Set forth below is a description of the points that will be covered in the annual independent review, focusing on all areas that deal with BSA reporting and recordkeeping and OFAC compliance:
Records of all final reports of the independent review of the Policy shall be retained by the Chief Compliance Officer for a period of five (5) years.
The primary focus of this Policy is BSA/AML compliance. However, Company also takes seriously the sanctions programs administered by the Office of Foreign Asset Control of the United States Department of the Treasury (“OFAC”). Under OFAC guidelines, although a sanctions compliance program is not required, the existence of a risk-based OFAC compliance program is used by that agency in determining whether to seek civil penalties and/or criminal penalties for even inadvertent lapses of the sanctions program—the statutes administered by OFAC generally impose liability on U.S. persons for conducting prohibited transactions even without specific intent to violate the law. For this reason, and because it is consistent with Company’s policy of full and complete compliance with all laws and regulations designed to ensure that Company is not utilized as a conduit for illicit activity, Company has instituted an OFAC Compliance Program.

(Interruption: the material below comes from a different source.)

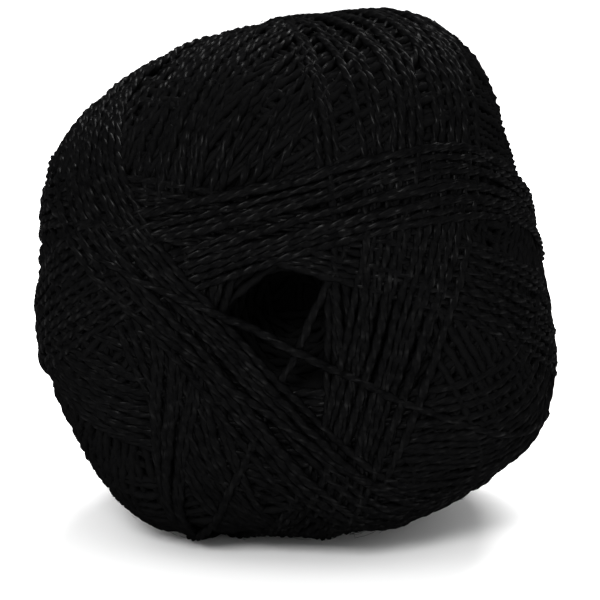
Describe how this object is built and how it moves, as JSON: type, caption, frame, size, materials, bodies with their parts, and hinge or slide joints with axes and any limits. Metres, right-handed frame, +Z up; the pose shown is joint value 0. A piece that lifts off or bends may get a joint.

The sanctions laws enforced by OFAC bar engaging in trade or financial transactions with certain specified countries and/or “specially designated nationals” (“SDN”). As part of its enforcement efforts, OFAC publishes a list of individuals and companies owned or controlled by, or acting for or on behalf of, targeted countries. It also lists individuals, groups, and entities, such as terrorists and narcotics traffickers designated under programs that are not country-specific. Collectively, such individuals and companies are called “Specially Designated Nationals” or “SDNs.” Their assets are blocked and U.S. persons are generally prohibited from dealing with them. The SDN list is frequently updated. There is no predetermined timetable, but names are added or removed as necessary and appropriate.
Company’s compliance program strategy is based on conducting diligence on screening the names of Customers against the OFAC list of SDNs.